- _What the task asks_
Copy out every line that contains "Blender".

- _Records for processing_
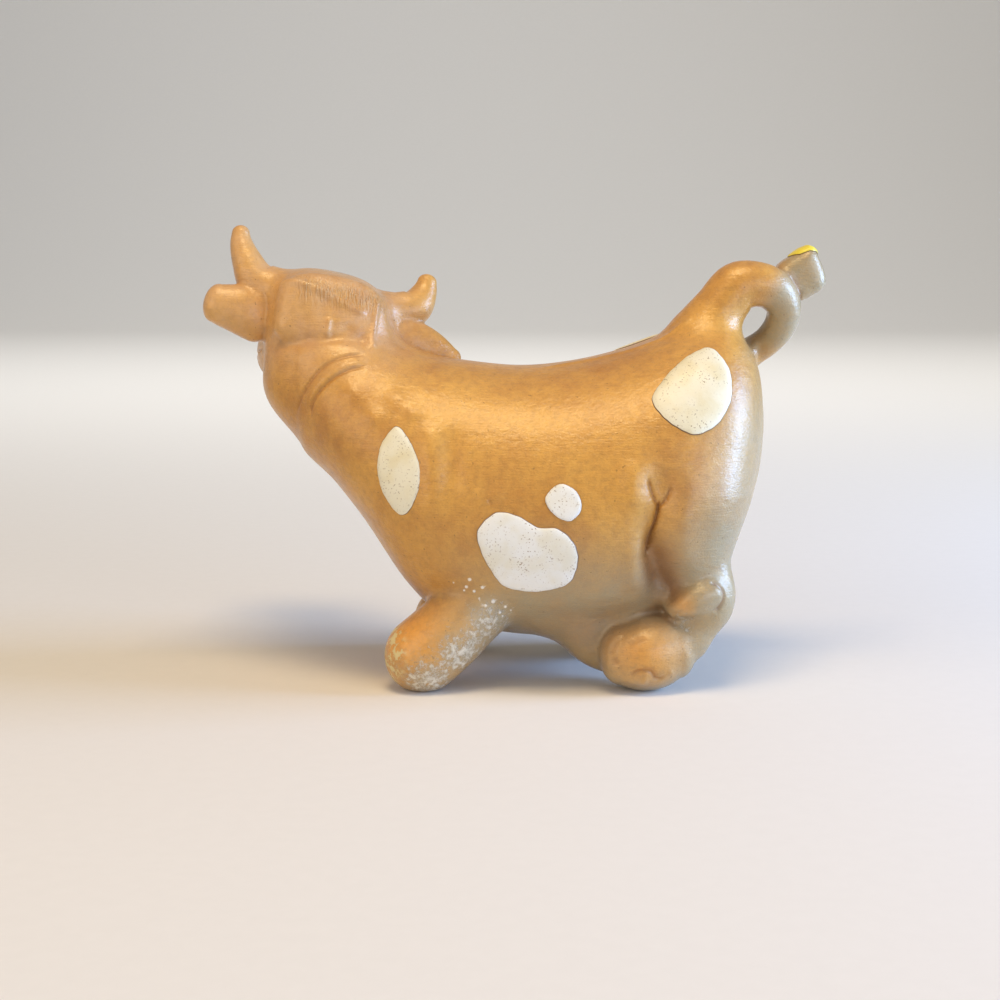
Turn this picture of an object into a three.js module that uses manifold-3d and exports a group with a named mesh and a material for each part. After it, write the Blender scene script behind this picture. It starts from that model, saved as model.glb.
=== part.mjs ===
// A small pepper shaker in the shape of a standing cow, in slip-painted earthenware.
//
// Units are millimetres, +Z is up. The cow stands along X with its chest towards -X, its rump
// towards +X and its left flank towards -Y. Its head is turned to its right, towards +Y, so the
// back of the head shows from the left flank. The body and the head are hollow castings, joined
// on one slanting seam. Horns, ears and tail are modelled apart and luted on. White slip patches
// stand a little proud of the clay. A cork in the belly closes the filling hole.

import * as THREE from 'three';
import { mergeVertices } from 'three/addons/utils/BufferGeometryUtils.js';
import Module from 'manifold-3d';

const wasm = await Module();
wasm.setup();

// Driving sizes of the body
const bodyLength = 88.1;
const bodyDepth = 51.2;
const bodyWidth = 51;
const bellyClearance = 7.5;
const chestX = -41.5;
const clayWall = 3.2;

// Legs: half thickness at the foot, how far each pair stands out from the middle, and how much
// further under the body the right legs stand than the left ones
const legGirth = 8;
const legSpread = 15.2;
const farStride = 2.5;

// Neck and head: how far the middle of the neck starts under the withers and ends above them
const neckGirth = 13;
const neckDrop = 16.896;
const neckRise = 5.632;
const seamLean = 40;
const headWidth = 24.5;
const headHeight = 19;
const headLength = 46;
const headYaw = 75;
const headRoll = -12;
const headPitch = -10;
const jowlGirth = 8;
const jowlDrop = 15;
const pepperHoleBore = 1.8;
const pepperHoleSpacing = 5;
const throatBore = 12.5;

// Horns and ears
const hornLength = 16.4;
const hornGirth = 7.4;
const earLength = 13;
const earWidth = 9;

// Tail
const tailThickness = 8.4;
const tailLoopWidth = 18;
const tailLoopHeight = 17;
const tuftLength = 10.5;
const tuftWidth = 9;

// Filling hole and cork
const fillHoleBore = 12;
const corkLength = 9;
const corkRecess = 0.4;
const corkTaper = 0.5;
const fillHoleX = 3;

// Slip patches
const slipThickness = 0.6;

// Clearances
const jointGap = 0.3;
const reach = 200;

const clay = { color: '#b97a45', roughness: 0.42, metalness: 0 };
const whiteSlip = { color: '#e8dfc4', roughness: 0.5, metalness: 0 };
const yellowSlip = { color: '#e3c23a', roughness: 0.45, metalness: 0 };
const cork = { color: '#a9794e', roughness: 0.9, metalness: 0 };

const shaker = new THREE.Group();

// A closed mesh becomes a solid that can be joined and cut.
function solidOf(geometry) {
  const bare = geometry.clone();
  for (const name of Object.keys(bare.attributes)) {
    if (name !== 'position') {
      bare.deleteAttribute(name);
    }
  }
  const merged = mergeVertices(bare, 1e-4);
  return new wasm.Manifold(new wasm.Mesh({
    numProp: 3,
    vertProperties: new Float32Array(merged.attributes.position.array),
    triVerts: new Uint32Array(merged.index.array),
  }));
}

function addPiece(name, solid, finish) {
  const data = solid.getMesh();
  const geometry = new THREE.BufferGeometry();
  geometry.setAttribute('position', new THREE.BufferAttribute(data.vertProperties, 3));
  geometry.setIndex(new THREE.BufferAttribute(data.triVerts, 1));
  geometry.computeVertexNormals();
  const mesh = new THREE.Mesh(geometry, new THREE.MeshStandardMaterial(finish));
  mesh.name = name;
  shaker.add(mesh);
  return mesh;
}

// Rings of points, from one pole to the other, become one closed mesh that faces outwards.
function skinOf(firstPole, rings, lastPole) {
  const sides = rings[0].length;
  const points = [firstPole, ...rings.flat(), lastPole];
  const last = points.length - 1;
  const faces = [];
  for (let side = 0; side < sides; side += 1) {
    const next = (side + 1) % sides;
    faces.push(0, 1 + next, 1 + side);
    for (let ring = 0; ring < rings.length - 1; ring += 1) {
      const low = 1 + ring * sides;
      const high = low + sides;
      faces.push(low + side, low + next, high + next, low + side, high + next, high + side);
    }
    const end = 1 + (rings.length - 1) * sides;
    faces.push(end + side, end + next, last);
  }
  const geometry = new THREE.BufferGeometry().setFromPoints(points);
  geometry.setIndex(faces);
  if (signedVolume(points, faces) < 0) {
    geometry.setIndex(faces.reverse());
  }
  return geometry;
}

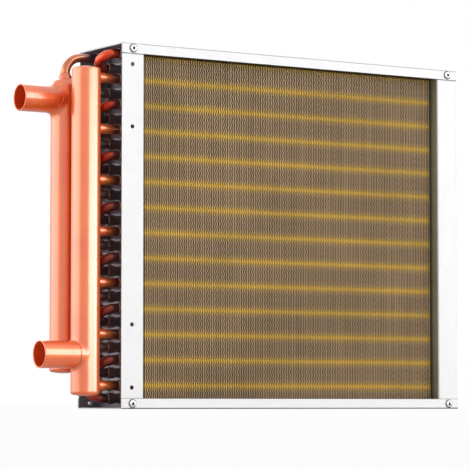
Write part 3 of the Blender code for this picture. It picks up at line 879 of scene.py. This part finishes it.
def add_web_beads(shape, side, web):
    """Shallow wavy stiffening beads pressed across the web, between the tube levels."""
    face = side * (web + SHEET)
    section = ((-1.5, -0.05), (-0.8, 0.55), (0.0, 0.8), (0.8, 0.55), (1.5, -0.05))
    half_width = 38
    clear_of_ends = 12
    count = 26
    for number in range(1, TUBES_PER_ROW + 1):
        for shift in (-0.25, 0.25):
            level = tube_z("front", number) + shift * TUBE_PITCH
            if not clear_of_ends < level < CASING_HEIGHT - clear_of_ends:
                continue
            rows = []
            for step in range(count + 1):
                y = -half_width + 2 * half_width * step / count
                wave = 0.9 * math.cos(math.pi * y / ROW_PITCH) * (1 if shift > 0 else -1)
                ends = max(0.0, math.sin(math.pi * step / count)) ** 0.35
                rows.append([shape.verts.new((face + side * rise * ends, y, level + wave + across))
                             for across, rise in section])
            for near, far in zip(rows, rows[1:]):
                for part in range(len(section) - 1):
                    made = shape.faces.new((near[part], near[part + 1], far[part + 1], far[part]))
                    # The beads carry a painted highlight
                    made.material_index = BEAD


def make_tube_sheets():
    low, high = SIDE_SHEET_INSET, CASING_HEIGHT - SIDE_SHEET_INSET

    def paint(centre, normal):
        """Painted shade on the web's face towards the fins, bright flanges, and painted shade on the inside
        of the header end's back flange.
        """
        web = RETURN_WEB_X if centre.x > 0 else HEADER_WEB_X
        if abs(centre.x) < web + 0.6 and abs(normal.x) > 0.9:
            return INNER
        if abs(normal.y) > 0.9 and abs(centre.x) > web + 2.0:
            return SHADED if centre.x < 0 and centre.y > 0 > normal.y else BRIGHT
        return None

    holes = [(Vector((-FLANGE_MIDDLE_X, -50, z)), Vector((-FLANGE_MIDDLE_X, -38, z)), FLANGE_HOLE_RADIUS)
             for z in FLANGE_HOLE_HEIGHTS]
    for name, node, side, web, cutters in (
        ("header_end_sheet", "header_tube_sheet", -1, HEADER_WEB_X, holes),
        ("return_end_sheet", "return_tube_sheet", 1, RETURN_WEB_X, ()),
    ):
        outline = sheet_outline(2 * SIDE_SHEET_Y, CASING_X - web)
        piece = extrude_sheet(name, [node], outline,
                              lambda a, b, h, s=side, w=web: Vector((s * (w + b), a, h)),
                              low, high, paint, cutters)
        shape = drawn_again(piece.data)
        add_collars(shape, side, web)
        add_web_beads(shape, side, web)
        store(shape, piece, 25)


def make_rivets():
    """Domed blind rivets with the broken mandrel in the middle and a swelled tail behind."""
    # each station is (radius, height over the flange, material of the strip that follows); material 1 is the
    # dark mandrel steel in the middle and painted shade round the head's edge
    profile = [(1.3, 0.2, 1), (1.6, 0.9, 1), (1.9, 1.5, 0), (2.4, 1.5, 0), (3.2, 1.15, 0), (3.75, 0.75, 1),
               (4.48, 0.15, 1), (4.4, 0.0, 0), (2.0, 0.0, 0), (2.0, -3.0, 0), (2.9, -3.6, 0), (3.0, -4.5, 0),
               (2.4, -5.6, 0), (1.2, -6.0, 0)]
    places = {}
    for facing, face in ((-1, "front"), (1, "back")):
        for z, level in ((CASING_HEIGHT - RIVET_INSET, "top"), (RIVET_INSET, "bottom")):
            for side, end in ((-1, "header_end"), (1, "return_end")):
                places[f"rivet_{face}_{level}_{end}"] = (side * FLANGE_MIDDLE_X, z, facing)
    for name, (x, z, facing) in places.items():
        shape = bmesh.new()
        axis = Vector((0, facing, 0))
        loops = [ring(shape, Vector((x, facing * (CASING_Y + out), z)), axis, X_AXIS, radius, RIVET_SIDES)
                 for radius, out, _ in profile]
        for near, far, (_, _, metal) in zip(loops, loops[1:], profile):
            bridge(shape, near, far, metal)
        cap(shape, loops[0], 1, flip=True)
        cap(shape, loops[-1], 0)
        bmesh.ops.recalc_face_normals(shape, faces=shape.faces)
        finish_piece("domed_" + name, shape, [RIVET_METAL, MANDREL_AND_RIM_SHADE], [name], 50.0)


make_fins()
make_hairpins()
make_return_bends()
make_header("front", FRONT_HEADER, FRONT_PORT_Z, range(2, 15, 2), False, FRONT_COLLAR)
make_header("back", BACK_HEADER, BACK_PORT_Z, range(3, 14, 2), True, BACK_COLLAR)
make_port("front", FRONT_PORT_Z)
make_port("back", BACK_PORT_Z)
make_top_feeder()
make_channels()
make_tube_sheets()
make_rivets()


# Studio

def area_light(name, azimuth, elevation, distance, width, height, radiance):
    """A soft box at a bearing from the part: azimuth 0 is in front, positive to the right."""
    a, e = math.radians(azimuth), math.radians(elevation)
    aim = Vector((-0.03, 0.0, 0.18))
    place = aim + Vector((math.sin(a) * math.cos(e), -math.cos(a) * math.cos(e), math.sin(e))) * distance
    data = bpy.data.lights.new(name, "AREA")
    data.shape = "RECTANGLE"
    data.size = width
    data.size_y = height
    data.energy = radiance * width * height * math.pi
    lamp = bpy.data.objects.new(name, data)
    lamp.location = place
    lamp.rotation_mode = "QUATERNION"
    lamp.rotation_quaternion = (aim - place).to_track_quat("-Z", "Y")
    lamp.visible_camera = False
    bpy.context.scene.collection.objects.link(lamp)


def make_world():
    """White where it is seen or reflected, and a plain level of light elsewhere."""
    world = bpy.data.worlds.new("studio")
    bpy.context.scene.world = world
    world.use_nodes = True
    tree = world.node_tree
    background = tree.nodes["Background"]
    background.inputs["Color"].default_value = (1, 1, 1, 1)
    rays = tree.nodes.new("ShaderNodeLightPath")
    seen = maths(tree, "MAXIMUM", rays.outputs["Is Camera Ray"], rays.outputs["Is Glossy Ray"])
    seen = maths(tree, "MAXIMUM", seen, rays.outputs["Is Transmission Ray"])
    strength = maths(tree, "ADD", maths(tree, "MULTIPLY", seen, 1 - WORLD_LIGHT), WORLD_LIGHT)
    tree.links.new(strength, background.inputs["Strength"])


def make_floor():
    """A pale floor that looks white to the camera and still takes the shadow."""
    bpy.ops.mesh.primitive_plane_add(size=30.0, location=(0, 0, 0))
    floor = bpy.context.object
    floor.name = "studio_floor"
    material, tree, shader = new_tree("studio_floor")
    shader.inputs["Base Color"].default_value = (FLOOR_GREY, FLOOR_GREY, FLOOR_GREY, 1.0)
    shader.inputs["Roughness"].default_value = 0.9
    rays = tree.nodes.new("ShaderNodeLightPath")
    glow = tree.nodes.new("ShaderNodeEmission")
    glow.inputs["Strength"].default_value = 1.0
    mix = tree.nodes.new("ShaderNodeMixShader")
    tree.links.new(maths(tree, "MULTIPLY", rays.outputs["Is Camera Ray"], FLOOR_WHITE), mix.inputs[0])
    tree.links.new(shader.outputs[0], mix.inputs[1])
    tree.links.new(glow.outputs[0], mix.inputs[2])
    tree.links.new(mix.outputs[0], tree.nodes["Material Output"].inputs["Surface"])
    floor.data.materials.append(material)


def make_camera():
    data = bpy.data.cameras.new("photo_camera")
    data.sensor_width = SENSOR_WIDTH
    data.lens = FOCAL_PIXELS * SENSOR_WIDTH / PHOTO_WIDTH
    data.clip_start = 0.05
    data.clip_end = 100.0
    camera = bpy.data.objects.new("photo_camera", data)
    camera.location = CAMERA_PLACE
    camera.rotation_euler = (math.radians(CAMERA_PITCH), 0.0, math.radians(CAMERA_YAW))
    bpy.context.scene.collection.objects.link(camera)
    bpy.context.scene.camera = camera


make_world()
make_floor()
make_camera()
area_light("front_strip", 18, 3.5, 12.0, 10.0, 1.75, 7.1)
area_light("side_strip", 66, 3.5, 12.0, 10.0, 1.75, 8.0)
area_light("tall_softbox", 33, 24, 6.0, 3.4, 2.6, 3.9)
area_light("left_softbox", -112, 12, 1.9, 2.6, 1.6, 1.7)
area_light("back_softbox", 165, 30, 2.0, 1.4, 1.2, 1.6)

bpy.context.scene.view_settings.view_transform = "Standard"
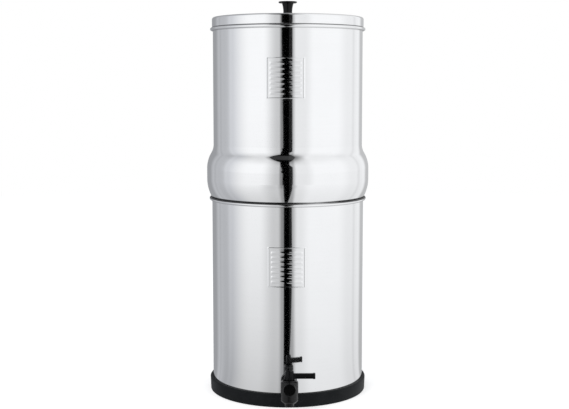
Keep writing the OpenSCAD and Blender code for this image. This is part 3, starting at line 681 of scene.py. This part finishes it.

- _Expected answer_
Turn this picture of an object into a three.js module that uses manifold-3d and exports a group with a named mesh and a material for each part. After it, write the Blender scene script behind this picture. It starts from that model, saved as model.glb.
Write part 3 of the Blender code for this picture. It picks up at line 879 of scene.py. This part finishes it.
Keep writing the OpenSCAD and Blender code for this image. This is part 3, starting at line 681 of scene.py. This part finishes it.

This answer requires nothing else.